What follows is a block of records; restate each one word for word.

BEGIN Exercise input

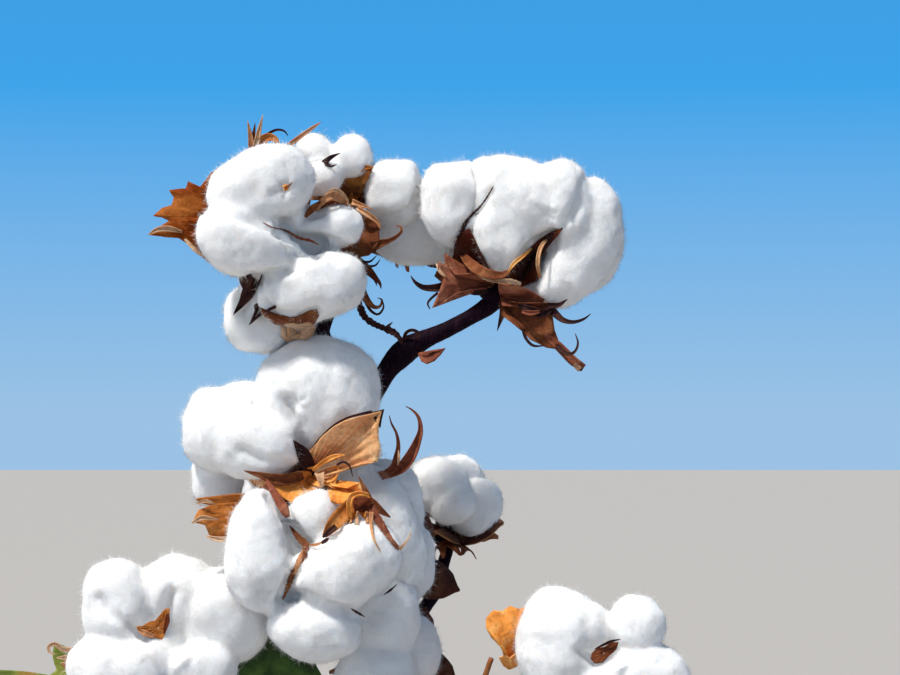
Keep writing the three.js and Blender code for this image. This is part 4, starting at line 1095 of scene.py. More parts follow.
blade(B["tan"], [(357, 208, -4), (368, 215, -5), (378, 223, -5), (380, 230, -5)], [1.1, 1.4, 0.9, 0.2], roll=1.3, seed=5)
blade(B["dark"], [(354, 259, 0), (362, 261.6, -1), (370, 261.6, -2), (376.5, 255.5, -3)], [0.8, 0.7, 0.5, 0.1], roll=1.4, seed=6)
blade(B["dark"], [(356, 261, 0), (366, 265.6, -1), (375, 265.6, -2), (380, 259.5, -3)], [0.8, 0.6, 0.45, 0.1], roll=1.4, seed=7)
blade(B["brown"], [(352, 256, 2), (360, 264, 0), (368, 270.5, -1), (375, 278, -3), (380, 284, -4), (381, 289, -4)], [2.2, 2.6, 2.1, 1.3, 0.6, 0.1], roll=1.0, seed=8)
blade(B["dark"], [(370, 273, -1), (375, 281, -3), (377, 286, -4)], [0.5, 0.5, 0.1], roll=1.0, seed=9)
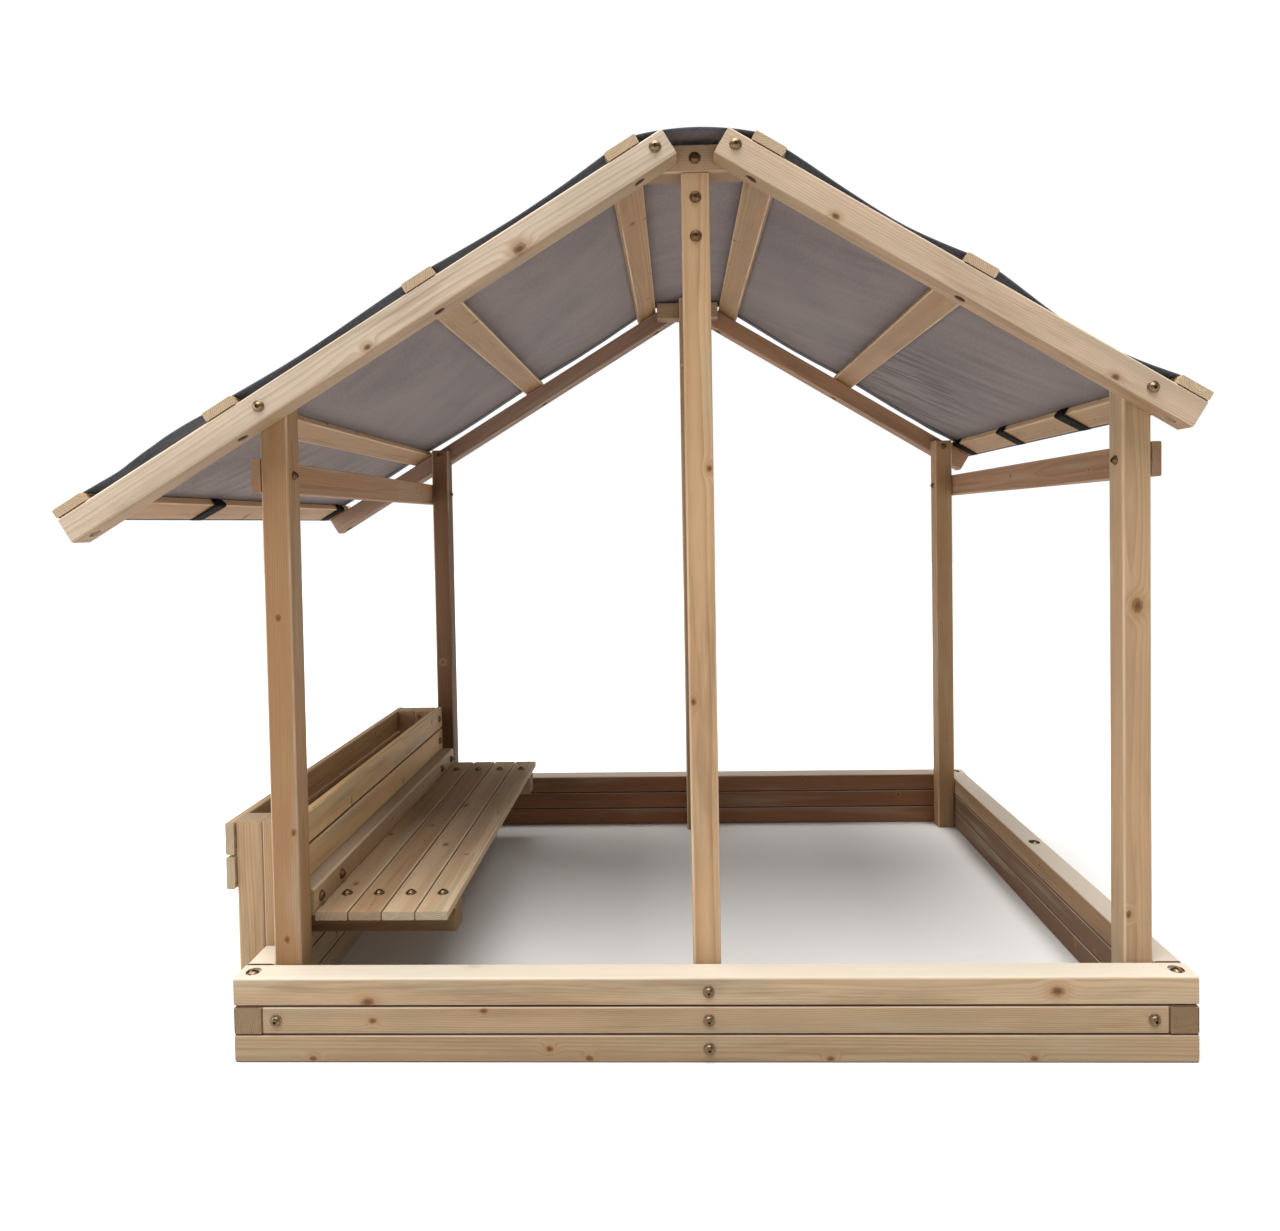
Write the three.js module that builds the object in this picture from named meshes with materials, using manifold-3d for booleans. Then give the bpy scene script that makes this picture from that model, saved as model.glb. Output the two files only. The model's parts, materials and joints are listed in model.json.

END Exercise input

**Task output**
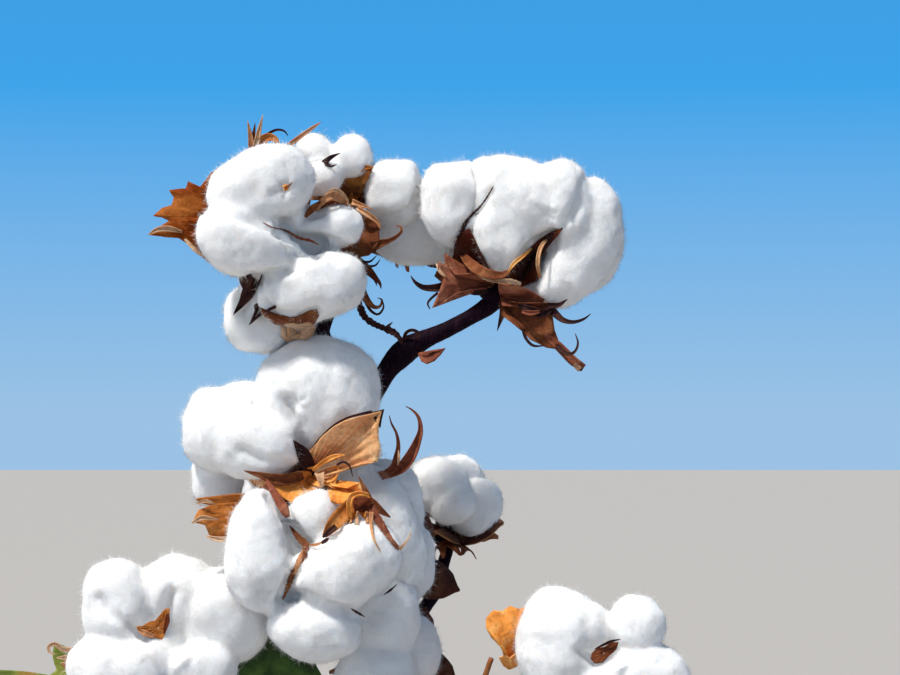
Keep writing the three.js and Blender code for this image. This is part 4, starting at line 1095 of scene.py. More parts follow.
blade(B["tan"], [(357, 208, -4), (368, 215, -5), (378, 223, -5), (380, 230, -5)], [1.1, 1.4, 0.9, 0.2], roll=1.3, seed=5)
blade(B["dark"], [(354, 259, 0), (362, 261.6, -1), (370, 261.6, -2), (376.5, 255.5, -3)], [0.8, 0.7, 0.5, 0.1], roll=1.4, seed=6)
blade(B["dark"], [(356, 261, 0), (366, 265.6, -1), (375, 265.6, -2), (380, 259.5, -3)], [0.8, 0.6, 0.45, 0.1], roll=1.4, seed=7)
blade(B["brown"], [(352, 256, 2), (360, 264, 0), (368, 270.5, -1), (375, 278, -3), (380, 284, -4), (381, 289, -4)], [2.2, 2.6, 2.1, 1.3, 0.6, 0.1], roll=1.0, seed=8)
blade(B["dark"], [(370, 273, -1), (375, 281, -3), (377, 286, -4)], [0.5, 0.5, 0.1], roll=1.0, seed=9)
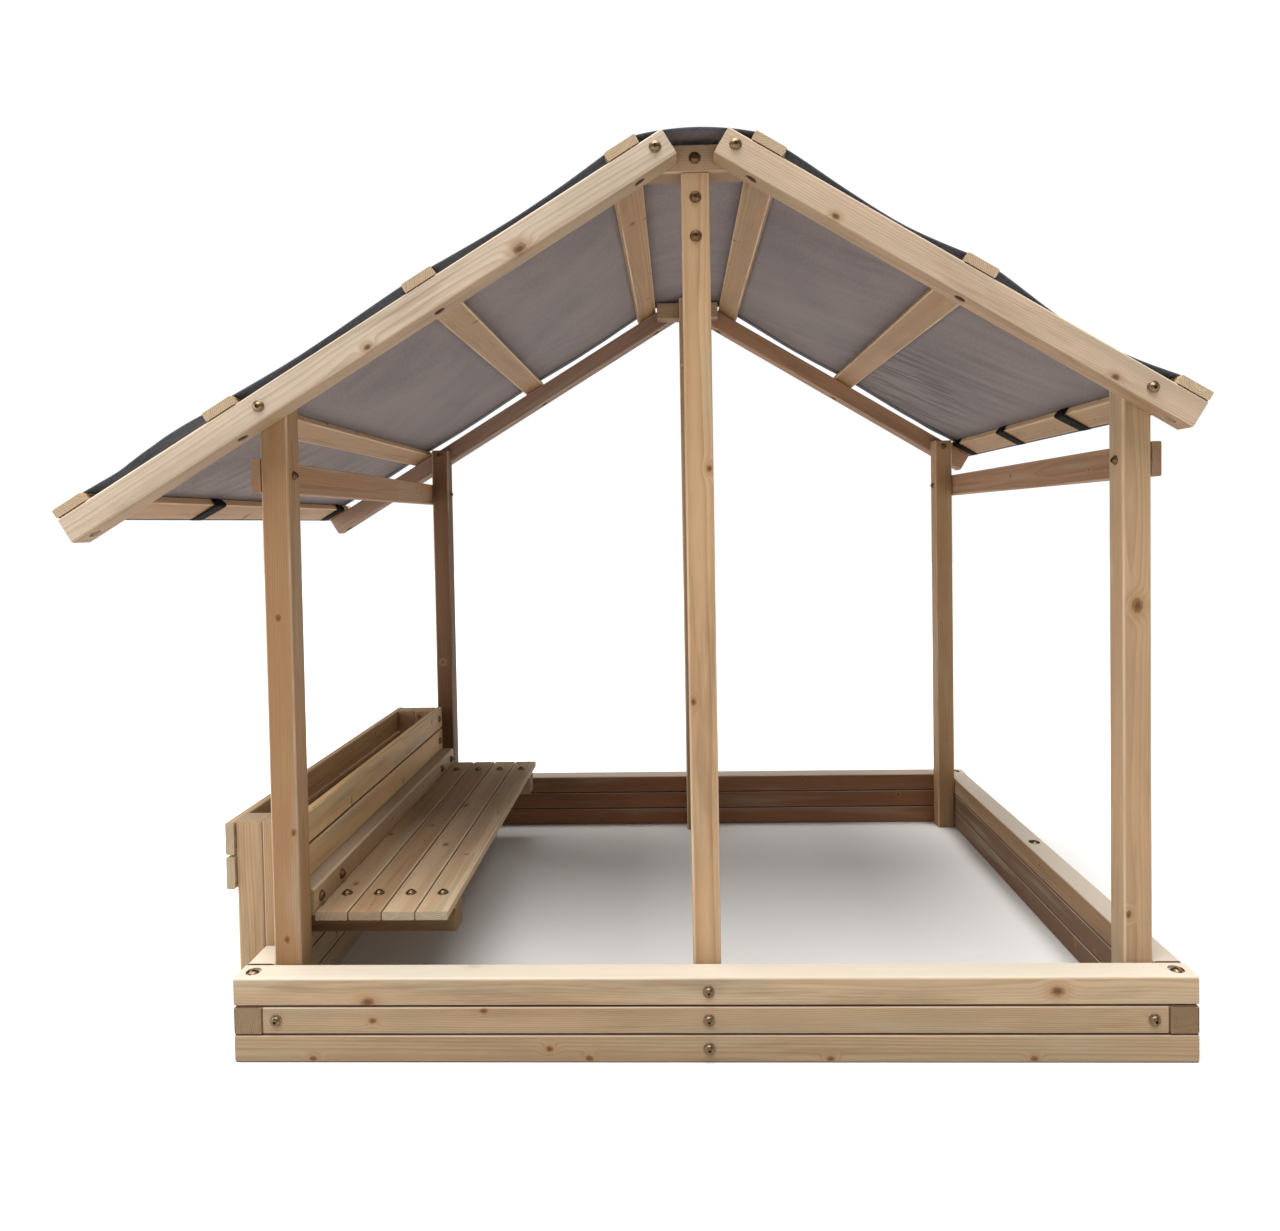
Write the three.js module that builds the object in this picture from named meshes with materials, using manifold-3d for booleans. Then give the bpy scene script that makes this picture from that model, saved as model.glb. Output the two files only. The model's parts, materials and joints are listed in model.json.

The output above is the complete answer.